4. task_update_timestamp
(int
)
- Tracks the last time the task was updated.
- Initialized with the current UTC timestamp using
int(datetime.utcnow().timestamp())
. - Useful for monitoring and logging.
5. task_create_timestamp
(int
)
- Records the creation time of the task.
- Similar to
task_update_timestamp
, but it remains constant once set. - Provides a reliable creation timestamp.
6. task_status
(str
)
- Represents the current state of the task.
- Defaults to
"pending"
. - Other possible statuses include
"in_progress"
,"completed"
, or"failed"
.
7. task_status_data
(Dict[str, Any]
)
- Stores additional metadata or information about the task's current status.
- May contain error messages, progress details, or intermediate results.
- Initialized as an empty dictionary.
Python data-class of the schema:
@dataclass
class GlobalTask:
task_id: str = field(default_factory=lambda: str(uuid.uuid4()))
task_data: Dict[str, Any] = field(default_factory=dict)
task_type: str = field(default_factory=str)
task_update_timestamp: int = field(default_factory=lambda: int(datetime.utcnow().timestamp()))
task_create_timestamp: int = field(default_factory=lambda: int(datetime.utcnow().timestamp()))
task_status: str = field(default='pending')
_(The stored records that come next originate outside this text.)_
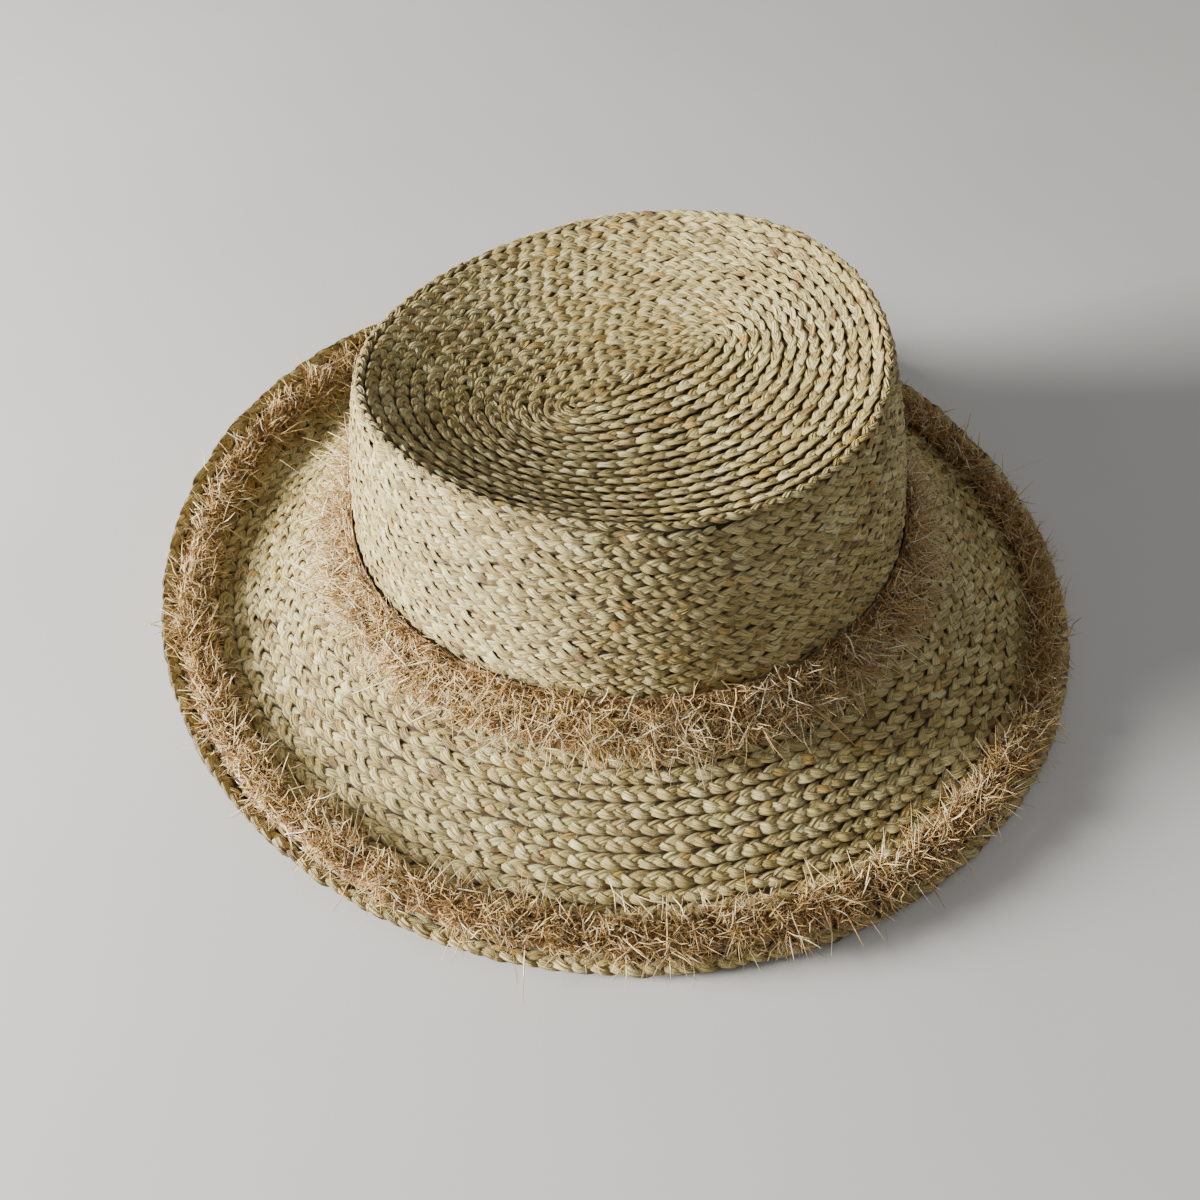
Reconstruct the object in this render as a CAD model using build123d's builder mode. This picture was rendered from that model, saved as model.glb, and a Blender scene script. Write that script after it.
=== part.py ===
"""Straw sun hat: a braided oval crown with a dished tip, a wavy brim and two raffia fringes.

Millimetres. +Z is up, the wearer's front is -Y and the head's long axis lies along Y.
The origin is on the floor the hat stands on, under the middle of the brim's outline.
"""
from build123d import *
import os
from math import atan2, cos, hypot, pi, radians, sin

# Crown outline: half-widths across (X) and along (Y) at the top line of the crown's trim
CROWN_HALF_X = 91.2
CROWN_HALF_Y = 99.3
CROWN_TAPER = 10.9          # how much both half-widths shrink from the trim line to the rim
CROWN_BARREL = 1.5          # outward bulge of the wall halfway up
BASE_CENTRE = (-2.3, 0.4)   # centre of the crown outline at the trim line
RIM_CENTRE = (-4.9, -4.3)   # centre of the crown outline at the rim
TRIM_LINE = 47.1            # height of the crown trim's upper edge
RIM_HEIGHT = 109.9          # mean height of the rim's crest
RIM_TILT = 7.3              # the rim rises by this on one side and falls by it on the other
RIM_TILT_TOWARDS = 62.4     # degrees from +X
RIM_SADDLE = 5.1            # two high and two low places round the rim
RIM_SADDLE_TOWARDS = 119.3
CROWN_FOOT = 31.6           # lowest edge of the wall

# Dished tip
DISH_DEPTH = 13.0
DISH_FLAT = 0.3             # share of the rim's radius that stays flat
DISH_CURVE = 1.8

# Brim outline and its waves
BRIM_HALF_X = 162.3
BRIM_HALF_Y = 170.3
BRIM_ROOT = 34.5            # height of the brim's upper face where it leaves the crown
EDGE_HEIGHT = 11.6          # mean height of the brim's upper face at its edge
EDGE_TILT = 10.5
EDGE_LOW_TOWARDS = 27.8     # degrees from +X of the lowest stretch of the edge
EDGE_SADDLE = 2.2
EDGE_SADDLE_TOWARDS = 23.0
GUTTER = 10.3               # mean depth of the gutter inside the turned-up edge
GUTTER_DEEP_TOWARDS = 190.0

# Straw and sewn-in pieces
STRAW = 2.6                 # thickness of the lapped braid
RIM_PROUD = 0.3             # how far the rim row stands out from the wall
BRAID = 4.8                 # visible width of one braid row
GAP = 0.2                   # clearance between neighbouring pieces
WIRE_RADIUS = 0.6
WIRE_CHANNEL = 2.4
JOINER_RADIUS = 1.1
JOINER_BORE = 0.85
JOINER_LENGTH = 8.0
JOINER_AT = 90.0            # degrees, at the back
WIRE_END_GAP = 1.0          # each end of the wire stops this far short of the joiner's middle
BAND_THICK = 1.0
BAND_GAP = 0.3
BAND_LOW = 33.5
BAND_HIGH = 63.5
LABEL_WIDE = 26.0
LABEL_LOW = 42.0
LABEL_HIGH = 56.0
LABEL_THICK = 0.4
LABEL_GAP = 0.1

# Trims
TAPE_THICK = 0.6
TAPE_GAP = 0.3
CROWN_TAPE_LOW = 40.0
CROWN_TAPE_HIGH = 46.0
FRINGE_FREE = 2.2           # room under each fringe for its tape and stitches
CROWN_FRINGE_MIDDLE = 37.9  # height where the upper fringe ends and the lower one shows
CROWN_FRINGE_TOP_OUT = 3.6
CROWN_FRINGE_MIDDLE_OUT = 9.0
CROWN_FRINGE_FOOT_OUT = 15.0
CROWN_FRINGE_FOOT_TALL = 4.0
BRIM_FRINGE_IN = 15.0       # the edge fringe runs between these distances from the edge
BRIM_FRINGE_OUT = 1.0
BRIM_FRINGE_TALL = 5.5
BRIM_TAPE_IN = 12.0
BRIM_TAPE_OUT = 7.6

# Hand stitches
STITCH_LONG = 3.0
STITCH_THICK = 0.35
BAND_STITCHES = 72
CROWN_TRIM_STITCHES = 48
BRIM_TRIM_STITCHES = 72
LABEL_STITCHES = 4
LABEL_STITCH_SPREAD = 0.8   # share of the label's width that its stitches take
LABEL_STITCH_DOWN = 1.5
BAND_STITCH_UP = 3.0
STITCH_OVER = 1.5           # how far over the straw a stitch through a tape lies

HALF_SECTIONS = 14          # sections in each half of a lofted ring
TIP_POINTS = 36
TIP_RINGS = (0.2, 0.4, 0.6, 0.8)
WIRE_POINTS = 48
DIP_PEAK = 4 / 27           # greatest value of share squared times (1 - share)
RIM_ROW = BRAID - GAP       # depth and width of the row that caps the wall
BRIM_END = BRAID + WIRE_CHANNEL


# ---------------------------------------------------------------- geometry
def oval_radius(half_x, half_y, centre, angle):
    """Distance from the origin to a slightly off-centre oval, in the direction angle."""
    across, along = cos(angle), sin(angle)
    middle = half_x * half_y / hypot(half_y * across, half_x * along)
    return middle + centre[0] * across + centre[1] * along


def edge_height(angle):
    """Height of the brim's upper face at its edge."""
    tilt = EDGE_TILT * cos(angle - radians(EDGE_LOW_TOWARDS))
    saddle = EDGE_SADDLE * cos(2 * (angle - radians(EDGE_SADDLE_TOWARDS)))
    return EDGE_HEIGHT - tilt + saddle


def brim_top(x, y):
    """Height of the brim's upper face: a slope from the crown, a gutter, and a turned-up edge."""
    angle = atan2(y, x)
    root = oval_radius(CROWN_HALF_X, CROWN_HALF_Y, BASE_CENTRE, angle)
    edge = oval_radius(BRIM_HALF_X, BRIM_HALF_Y, (0, 0), angle)
    share = max(-0.25, min(1.25, (hypot(x, y) - root) / (edge - root)))
    gutter = GUTTER * (1 + cos(angle - radians(GUTTER_DEEP_TOWARDS)))
    dip = (share * share if share < 1 else 1) * (1 - share) / DIP_PEAK
    return BRIM_ROOT + (edge_height(angle) - BRIM_ROOT) * share - gutter * dip


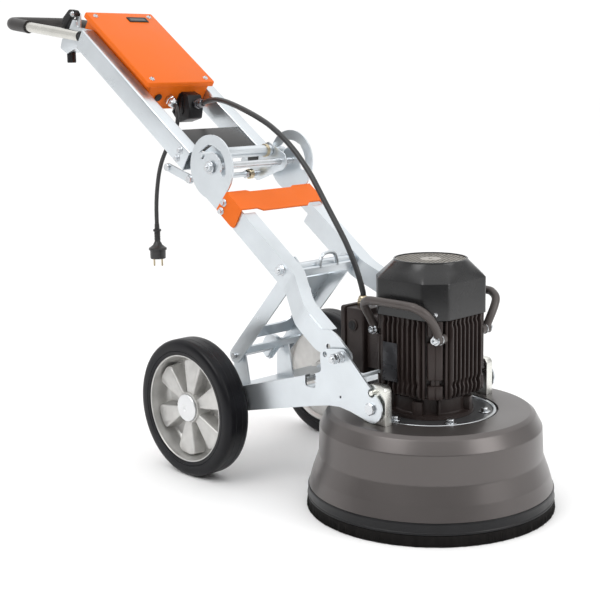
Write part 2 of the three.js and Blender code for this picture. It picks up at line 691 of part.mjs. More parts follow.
const legBolts = [-1, 1].map((s) => bar("y", 5, s * 85, s * GRIP_HALF_WIDTH, [0, 0]));
piece("handlebar", union(bentBar(BAR_STUB, BAR_R, 12), ...legBolts), zinc, barGroup);
const gripBody = cut(bentBar(-GRIP_FROM, GRIP_R, 12), bentBar(BAR_STUB, BAR_R + 0.6, 12));
piece("hand_grip", gripBody, rubber, barGroup);

// ---- grinding head ----
function shroud() {
  return turned(
    [
      [SHROUD_HOLE_R, 193], [199, 193], [218, 164], [221, 109], [225.3, 91],
      [237.7, 55], [240.3, 45], [244.3, 45], [241.8, 55], [229.5, 91], [225, 109],
      [222.5, 165], [205, 192], [199, SHROUD_TOP], [SHROUD_HOLE_R, SHROUD_TOP],
    ],
    40,
  );
}
piece("shroud", shroud(), shroudGrey);
piece("skirt_band", turned([[241, 22], [247.5, 22], [245.4, 44.7], [241, 44.7]], 40), blackPlastic);
piece("brush_ring", turned([[242, 0], [SKIRT_R, 0], [247, 21.7], [242, 21.7]], 40), bristle);

const SHAFT_R = 14;
const GEARBOX_FLOOR = 150;
const PLATE_TOP = 202;
const gearHousing = turned(
  [
    [SHAFT_R + 2, GEARBOX_FLOOR], [110, GEARBOX_FLOOR], [110, 188], [131, 188], [131, PLATE_TOP - 3],
    [129, PLATE_TOP - 3], [127, PLATE_TOP - 1], [SHAFT_R + 2, PLATE_TOP - 1],
  ],
  32,
);
piece("gear_housing", gearHousing, steel);

function headLug(side) {
  const foot = SHROUD_TOP + GAP;
  const shape = [
    [-28, foot], [28.5, foot], [28.5, 262, 10], [22, 273, 10], [-20, 273, 12], [-28, 256, 12],
  ];
  const body = plateXZ(shape, side * 147, side * 166);
  const stop = bar("y", 4.8, side * 165, side * 177.5, STOP_PIN);
  return union(cut(body, bore("y", 8.4, side * 146, side * 167, HEAD_PIVOT)), stop);
}
piece("head_lug_right", headLug(-1), steel);
piece("head_lug_left", headLug(1), steel);

const CORE_R = 84;
const ROTOR_BORE = 62;
const FIN_PITCH = 12.5;
const FIN_REACH = 92;
function motorBody() {
  const core = bar("z", CORE_R, 232, COWL_BOTTOM - GAP, [0, 0], 24);
  const skirt = bar("z", 72, PLATE_TOP - 1 + GAP, 234, [0, 0], 24);
  let body = core.add(skirt);
  for (let face = 0; face < 4; face += 1) {
    const turn = face * 90;
    for (let i = -3.5; i <= 3.5; i += 1) {
      const behindBox = face === 2 && Math.abs(i) < 3;
      if (behindBox) continue;
      const y = i * FIN_PITCH;
      const fin = block([66, y - 2, 234], [FIN_REACH, y + 2, COWL_BOTTOM - GAP]);
      body = body.add(fin.rotate([0, 0, turn]));
    }
    const post = block([76, -21.5, 236], [COWL_CORNER - 0.5, 21.5, COWL_BOTTOM - GAP]);
    const notches = [266, 350].flatMap((z) => [
      block([90, -24, z - 4], [110, -14, z + 8]),
      block([90, 14, z - 4], [110, 24, z + 8]),
    ]);
    body = body.add(cut(post, ...notches).rotate([0, 0, turn + 45]));
    body = body.add(block([60, -9, PLATE_TOP - 1 + GAP], [80, 9, 226]).rotate([0, 0, turn + 20]));
  }
  return body.subtract(bore("z", ROTOR_BORE, 246, COWL_BOTTOM + 1, [0, 0], 20))
    .subtract(bore("z", SHAFT_R + 1, 190, 250, [0, 0], 24));
}
piece("motor_body", motorBody(), motorBrown);

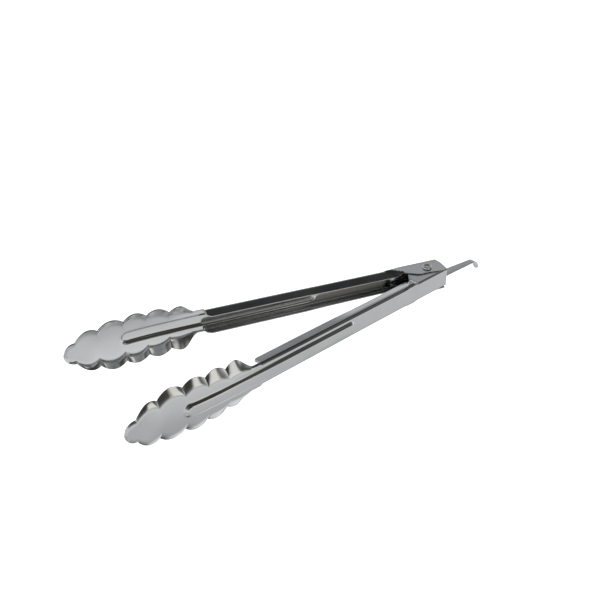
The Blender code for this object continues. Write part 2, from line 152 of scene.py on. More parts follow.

task_status_data: Dict[str, Any] = field(default_factory=dict)
Global tasks DB APIs:
1. API to create a task (Used by the internal systems):
Description:
Creates a new task with the provided data.
Endpoint:
POST /task
Curl Command:
curl -X POST http://<server-url>:5000/task \
-H "Content-Type: application/json" \
-d '{
"task_data": {"key": "value"},
"task_type": "example_task_type",
"task_status": "pending",
"task_status_data": {"info": "status info"}
}'
2. API to fetch the task data using task ID:
Get Task by ID
Description:
Fetches the details of a task using its task_id
.
Endpoint:
GET /task/<task_id>
Curl Command:
curl -X GET http://<server-url>:5000/task/<task_id>
3. Update Task (Used by the internal systems):
Description:
Updates the details of a specific task using its task_id
.
Endpoint:
PUT /task/<task_id>
Curl Command:
curl -X PUT http://<server-url>:5000/task/<task_id> \
-H "Content-Type: application/json" \
-d '{
"task_data": {"updated_key": "updated_value"},
"task_status": "in_progress"
}'
4. Delete Task
Description:
Deletes a specific task using its task_id
.
Endpoint:
DELETE /task/<task_id>
Curl Command:
curl -X DELETE http://<server-url>:5000/task/<task_id>
5. Get tasks list by task type and the task status:
Get Tasks by Type and Status
Description:
Fetches a list of tasks filtered by task_type
and optionally by task_status
.
Endpoint:
GET /tasks
Curl Command:
curl -X GET "http://<server-url>:5000/tasks?task_type=vdag_creation&task_status=pending"
Updating the task data:
Updating the task status and data is an asynchronous operation, status updates made by the services are eventually updated in the DB, here is an API to update the status and the output data of the task:
Endpoint
POST /task_update
Description
Pushes a task update with a given task_id
, status
, and optional task_status_data
to the system.
Request Format
Headers
Content-Type: application/json
Body Parameters
Parameter | Type | Required | Description |
---|---|---|---|
task_id |
string | Yes | Unique identifier of the task |
status |
string | Yes | Updated status of the task |
task_status_data |
object | No | Additional metadata about the task status |
CURL example:
curl -X POST http://your-api-host/task_update \
-H "Content-Type: application/json" \
-d '{
"task_id": "12345",
"status": "completed",
"task_status_data": {}
}'
Supported task types:
- "vdag_creation": vDAG creation task.
- "block_alloc": Block allocation task
- "cluster_infra_creation": Cluster infra creation task.
- "cluster_infra_remove": Cluster infra removal task.
- "node_addition": Adding a node to the cluster.
- "node_removal": Removing a node from the cluster.